What you have to do:
Present each line of the entries below that holds the word "vertices".

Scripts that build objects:
<<<<
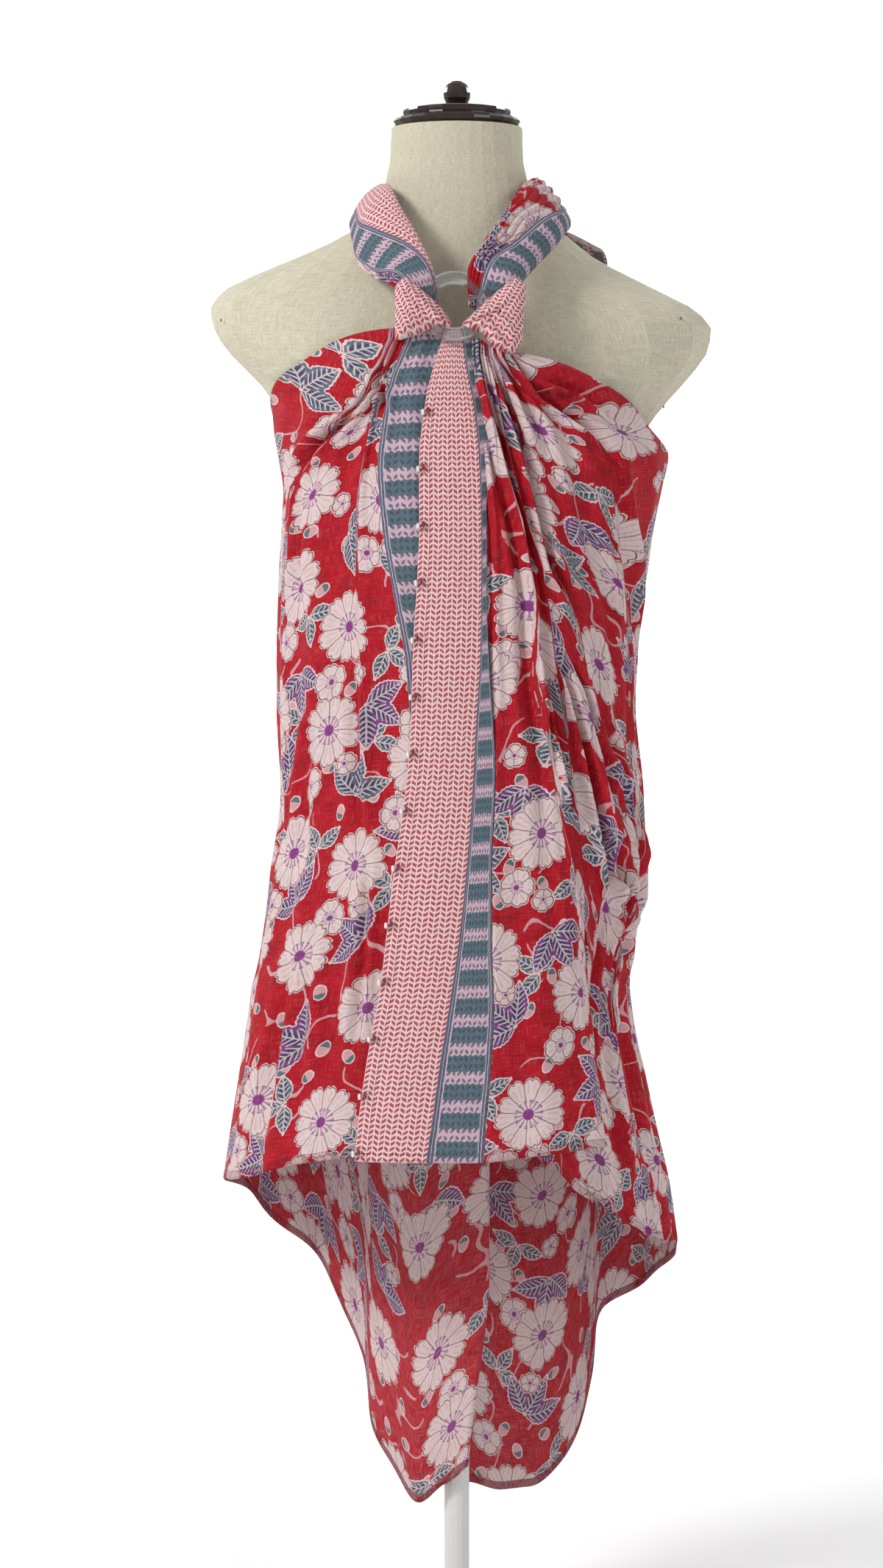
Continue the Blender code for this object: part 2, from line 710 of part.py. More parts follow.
parts = bpy.data.collections.new("sarong_on_dress_form")
cutters = bpy.data.collections.new("cutters")
bpy.context.scene.collection.children.link(parts)
bpy.context.scene.collection.children.link(cutters)

add_form()
add_hard_pieces()
add_ring()
ring_cutter = ring_mesh("ring_cutter", RING_CLEARANCE)
ring_cutter.hide_render = True
ring_cutter.display_type = "WIRE"
cutters.objects.link(ring_cutter)
for knot_name, knot_centre, knot_half, knot_lean in KNOTS:
    near_ring = knot_centre[1] < 0
    add_knot(knot_name, knot_centre, knot_half, knot_lean, ring_cutter if near_ring else None)
add_cloths()
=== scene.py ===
import math

import bmesh
import bpy
import numpy as np
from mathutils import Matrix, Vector


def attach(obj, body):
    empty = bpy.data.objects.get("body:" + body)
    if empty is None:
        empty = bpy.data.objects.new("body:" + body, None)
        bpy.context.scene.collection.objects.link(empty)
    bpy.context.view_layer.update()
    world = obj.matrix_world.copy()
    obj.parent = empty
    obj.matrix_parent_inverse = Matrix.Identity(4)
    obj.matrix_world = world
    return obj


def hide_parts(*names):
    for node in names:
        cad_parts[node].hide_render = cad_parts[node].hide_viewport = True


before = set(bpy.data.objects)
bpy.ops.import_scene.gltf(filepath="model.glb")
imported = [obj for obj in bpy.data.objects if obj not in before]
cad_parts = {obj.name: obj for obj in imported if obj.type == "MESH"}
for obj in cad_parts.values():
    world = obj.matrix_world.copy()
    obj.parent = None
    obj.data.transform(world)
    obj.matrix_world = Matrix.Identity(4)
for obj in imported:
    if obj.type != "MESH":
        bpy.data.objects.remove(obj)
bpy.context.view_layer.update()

mm = 0.001

# The camera stands in front at chest height, and comes first
camera = {"place": (0.0, -3.0, 0.776), "target": (-0.012, 0.0, 0.6808), "lens": 88.15}


def addAimed(name, data, place, target):
    made = bpy.data.objects.new(name, data)
    bpy.context.scene.collection.objects.link(made)
    made.location = place
    aim = Vector(target) - Vector(place)
    made.rotation_euler = aim.to_track_quat("-Z", "Y").to_euler()
    return made


def addCamera():
    made = addAimed("camera", bpy.data.cameras.new("camera"), camera["place"], camera["target"])
    made.data.lens = camera["lens"]
    made.data.sensor_width = 36
    bpy.context.scene.camera = made


addCamera()
print("camera set")


# Small helpers for curves through given places

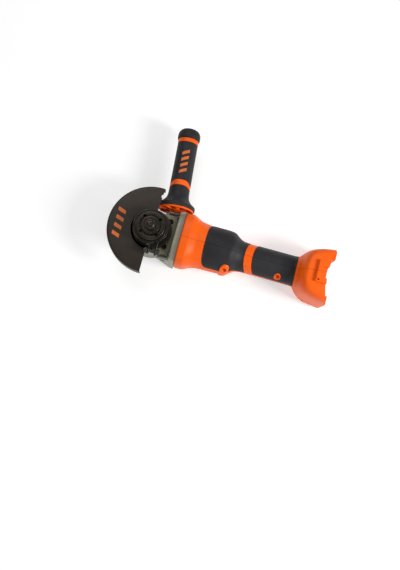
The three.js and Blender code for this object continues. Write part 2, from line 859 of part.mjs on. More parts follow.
function thumbSlide() {
  const base = block([80, 112], [29.9, 31.6], [-8.5, 8.5]);
  const ribs = [84, 88, 92, 96, 100].map((x) => block([x, x + 2], [31.5, 33], [-7.5, 7.5]));
  const stem = block([91, 104.6], [27.6, 30], [-4, 4]);
  return turnedToSlide(join(base, ...ribs, stem));
}

// A flat rod from the slide, past the stator and down through the neck to the switch.
function switchLink() {
  const shape = outline([
    [92, 27.2],
    [92, 25.2],
    [107.5, 25.2],
    [129.5, 12],
    [146, 12],
    [146, 9],
    [149, 9],
    [149, 14],
    [130.5, 14],
    [108.5, 27.2],
  ]);
  return turnedToSlide(plate(shape, -3, 3));
}

function electrics() {
  add("thumb_slide", thumbSlide(), "darkPlastic");
  add("switch_link", switchLink(), "darkPlastic");
  const switchBody = join(
    block([152, 176], [-8, 8], [-9, 9]),
    block([176, 179], [-5, -3], [-6, 6]),
    block([176, 179], [3, 5], [-6, 6]),
  );
  add("switch_module", switchBody, "darkPlastic");
  const tray = cut(
    block([222, 230], [-18, 18], [-14, 26]),
    block([224, 231], [-16.5, 16.5], [-12.5, 24.5]),
  );
  add("controller_tray", tray, "cast");
  const chips = [-10, 0, 10].map((y) => block([226, 229.6], [y - 3, y + 3], [0, 14]));
  add("controller_board", join(block([224.4, 226.2], [-16, 16], [-12, 24]), ...chips), "board");
}

const bladeSpots = [-7, 7];

function terminals() {
  const body = block([channelFloor - 6, terminalEnd], [-13, 13], [-26, 30]);
  const slots = bladeSpots.map((y) => block([channelFloor - 2, 270], [y - 1.8, y + 1.8], [-30, 20]));
  add("terminal_block", cut(body, ...slots), "darkPlastic");
  bladeSpots.forEach((y, i) => {
    const blade = block([channelFloor - 2 + gap, terminalEnd - 0.5], [y - 0.5, y + 0.5], [-18, 16]);
    add(`terminal_blade_${i + 1}`, blade, "steel");
  });
}

// ---------------------------------------------------------------- motor

function stator() {
  const core = tube("x", 20, statorRadius, 60, 96, [0, 0, 0], 32);
  const teeth = [0, 60, 120, 180, 240, 300].map((degrees) => {
    const tooth = new THREE.BoxGeometry(36, 7, 7.6);
    tooth.translate(78, 17.2, 0);
    tooth.rotateX(THREE.MathUtils.degToRad(degrees + 30));
    return solid(tooth);
  });
  return join(core, ...teeth);
}

function rotorShaft() {
  const profile = [
    [0, 15.5],
    [2.7, 15.5],
    [2.7, 24.8],
    [shaftRadius, 24.8],
    [shaftRadius, 111],
    [0, 111],
  ];
  return turned("x", profile, [0, 0, 0], 20);
}

function fan() {
  const hub = rod("x", 8, 38.5, 50);
  const disc = rod("x", 25, 48.4, 50, [0, 0, 0], 28);
  const blades = Array.from({ length: 11 }, (_, i) => {
    const blade = new THREE.BoxGeometry(8.6, 17.6, 1.6);
    blade.translate(44.2, 15.6, 0);
    blade.rotateX((i * 2 * Math.PI) / 11);
    return solid(blade);
  });
  return cut(join(hub, disc, ...blades), rod("x", shaftRadius + gap, 0, 80));
}

function motor() {
  add("motor_bearing_front", tube("x", shaftRadius + gap, 9.5, 28, 35, [0, 0, 0], 20), "steel");
  add("fan", fan(), "darkPlastic");
  add("fan_baffle", tube("x", 12, 25.4, 51.5, 54, [0, 0, 0], 28), "darkPlastic");
  add("stator", stator(), "blackSteel");
  add("winding_front", tube("x", 13.6, 20.5, 55, 59.7, [0, 0, 0], 18), "copper");
  add("winding_rear", tube("x", 13.6, 20.5, 96.3, 101, [0, 0, 0], 18), "copper");
  add("rotor_shaft", rotorShaft(), "steel");
  add("rotor_core", tube("x", shaftRadius + gap, 12.9, 57, 99, [0, 0, 0], 18), "blackSteel");
  add("motor_bearing_rear", tube("x", shaftRadius + gap, 9.5, 103.3, 110, [0, 0, 0], 18), "steel");
}

// ---------------------------------------------------------------- side handle

const handle = new THREE.Group();
handle.position.set(handleBase.x, handleBase.y, handleBase.z);
handle.rotation.z = THREE.MathUtils.degToRad(handleTilt);

// Places along the handle, measured from its seat on the gear housing.
const rimFrom = 4; // the hand guard's rim
const rimRadius = 25;
const sleeveFrom = 6.5; // the soft sleeve wraps over the rim
const flareFrom = 9.5;
const lowerRing = { from: 39.3, to: 46.9 };
const upperRing = { from: 103.3, to: 108.9 };
const coreRadius = 11;
const neckOfCap = { radius: 9, to: 117 };

function handleCore() {
  const profile = [
    [4.4, 0],
    [6.4, 0],
    [6.4, 3],
    [9.5, 5],
    [9.5, flareFrom - 2.2],
    [rimRadius - 1.8, flareFrom - 2.5],
    [rimRadius - 1.8, rimFrom],
    [rimRadius, rimFrom],
    [rimRadius, flareFrom - gap],
    [20, flareFrom + 2.8],
    [13, flareFrom + 8.8],
    [coreRadius, flareFrom + 16.8],
    [coreRadius, lowerRing.from],
    [handleGrip + 0.5, lowerRing.from],
    [handleGrip + 0.5, lowerRing.to],
    [coreRadius, lowerRing.to],
    [coreRadius, upperRing.from],
    [handleGrip + 0.4, upperRing.from],
    [handleGrip + 0.4, upperRing.to],
    [neckOfCap.radius, upperRing.to],
    [neckOfCap.radius, neckOfCap.to],
    [0, neckOfCap.to],
    [0, 21.5],
    [4.4, 21.5],
  ];
  const hollow = profile.concat([profile[0]]);
  const ribs = Array.from({ length: 8 }, (_, i) => {
    const rib = new THREE.BoxGeometry(15.5, 3, 1.4);
    rib.translate(16.5, flareFrom - 3, 0);
    rib.rotateY((i * Math.PI) / 4);
    return solid(rib);
  });
  const points = hollow.map(([r, along]) => new THREE.Vector2(r, along));
  return join(solid(new THREE.LatheGeometry(points, 20)), ...ribs);
}

function sleeve(profile) {
  return turned("y", profile, [0, 0, 0], 20);
}

function flareSleeve() {
  return sleeve([
    [rimRadius + gap, sleeveFrom],
    [handleFlange, sleeveFrom],
    [handleFlange, flareFrom + 1.2],
    [23.6, flareFrom + 4.4],
    [19, flareFrom + 8.4],
    [15.8, flareFrom + 13.5],
    [handleGrip + 0.5, flareFrom + 19],
    [handleGrip + 0.3, lowerRing.from - gap],
    [coreRadius + gap, lowerRing.from - gap],
    [coreRadius + gap, flareFrom + 17],
    [13.4, flareFrom + 9],
    [20.3, flareFrom + 3.1],
    [rimRadius + gap, flareFrom],
  ]);
}

function gripSleeve() {
  return sleeve([
    [handleGrip + 0.3, lowerRing.to + gap],
    [handleGrip + 0.1, 75],
    [handleGrip, upperRing.from - gap],
    [coreRadius + gap, upperRing.from - gap],
    [coreRadius + gap, lowerRing.to + gap],
  ]);
}

function endCap() {
  const inside = { radius: neckOfCap.radius + gap, from: upperRing.to + gap, to: neckOfCap.to + gap };
  return sleeve([
    [inside.radius, inside.from],
    [15.7, inside.from],
    [16.2, 113.5],
    [15.6, 119],
    [13, 123],
    [8.5, handleLength - 0.6],
    [0, handleLength],
    [0, inside.to],
    [inside.radius, inside.to],
  ]);
}

function sideHandle() {
  add("handle_core", handleCore(), "casing", handle);
  add("handle_flare", flareSleeve(), "panel", handle);
  add("handle_grip", gripSleeve(), "panel", handle);
  add("handle_end_cap", endCap(), "panel", handle);
  add("handle_stud", rod("y", 4, -13, 21), "steel", handle);
  tool.add(handle);
}

// ---------------------------------------------------------------- assembly

gears();
spindleGroup();
add("gear_housing", gearHousing(), "cast");
add("bearing_cover", bearingCover(), "cover");
coverScrews();
flangeScrewSet();
spindleLock();
guardGroup();
casing();
softPanels();
electrics();
terminals();
motor();
sideHandle();

// The finished grinder stands with the middle of its underside at the origin.
const bounds = new THREE.Box3().setFromObject(tool, true);
const middle = bounds.getCenter(new THREE.Vector3());
tool.position.set(-middle.x, -middle.y, -bounds.min.z);

export default tool;
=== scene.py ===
import json
import math
from collections import namedtuple

import bmesh
import bpy
import numpy as np
from mathutils import Matrix, Vector


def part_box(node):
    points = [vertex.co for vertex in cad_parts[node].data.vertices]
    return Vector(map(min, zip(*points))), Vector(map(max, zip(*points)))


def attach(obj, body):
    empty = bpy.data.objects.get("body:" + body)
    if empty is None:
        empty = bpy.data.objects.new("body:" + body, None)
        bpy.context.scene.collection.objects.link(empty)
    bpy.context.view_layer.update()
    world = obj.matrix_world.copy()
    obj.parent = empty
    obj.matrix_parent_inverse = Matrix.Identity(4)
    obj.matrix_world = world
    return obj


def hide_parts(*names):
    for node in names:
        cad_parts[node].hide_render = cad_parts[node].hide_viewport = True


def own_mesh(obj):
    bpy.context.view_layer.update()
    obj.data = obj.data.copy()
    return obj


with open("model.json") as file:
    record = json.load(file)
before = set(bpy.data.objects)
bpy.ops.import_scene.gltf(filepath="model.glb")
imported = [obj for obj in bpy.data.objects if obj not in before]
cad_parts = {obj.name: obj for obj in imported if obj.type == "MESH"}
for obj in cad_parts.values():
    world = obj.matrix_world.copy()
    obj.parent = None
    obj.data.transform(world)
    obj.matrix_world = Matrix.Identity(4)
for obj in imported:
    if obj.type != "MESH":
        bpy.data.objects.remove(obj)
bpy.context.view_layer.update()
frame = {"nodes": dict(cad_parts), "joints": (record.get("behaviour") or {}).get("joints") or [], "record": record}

MM = 0.001
GAP = 0.3  # between pieces that touch
crossing = Vector(next(j["pos_m"] for j in frame["joints"] if j["name"] == "spindle_spin"))
to_frame = Matrix.Translation(crossing) @ Matrix.Scale(MM, 4)


def span(node):
    """Lowest and highest corner of a CAD node in the design frame."""
    low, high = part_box(node)
    return (low - crossing) / MM, (high - crossing) / MM


# ------------------------------------------------------------------ solids


def solid(vertices, faces):
    """A closed mesh object with its faces pointing out."""
    mesh = bpy.data.meshes.new("solid")
    mesh.from_pydata([tuple(v) for v in vertices], [], faces)
    bm = bmesh.new()
    bm.from_mesh(mesh)
    bmesh.ops.remove_doubles(bm, verts=bm.verts, dist=1e-4)
    bmesh.ops.recalc_face_normals(bm, faces=bm.faces)
    bm.to_mesh(mesh)
    bm.free()
    made = bpy.data.objects.new("solid", mesh)
    bpy.context.scene.collection.objects.link(made)
    return made


def directions(axis):
    """The axis, and the two directions across it."""
    first = "xyz".index(axis)
    units = [Vector((1, 0, 0)), Vector((0, 1, 0)), Vector((0, 0, 1))]
    return units[first], units[(first + 1) % 3], units[(first + 2) % 3]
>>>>
Full answer:
    points = [vertex.co for vertex in cad_parts[node].data.vertices]
def solid(vertices, faces):
    mesh.from_pydata([tuple(v) for v in vertices], [], faces)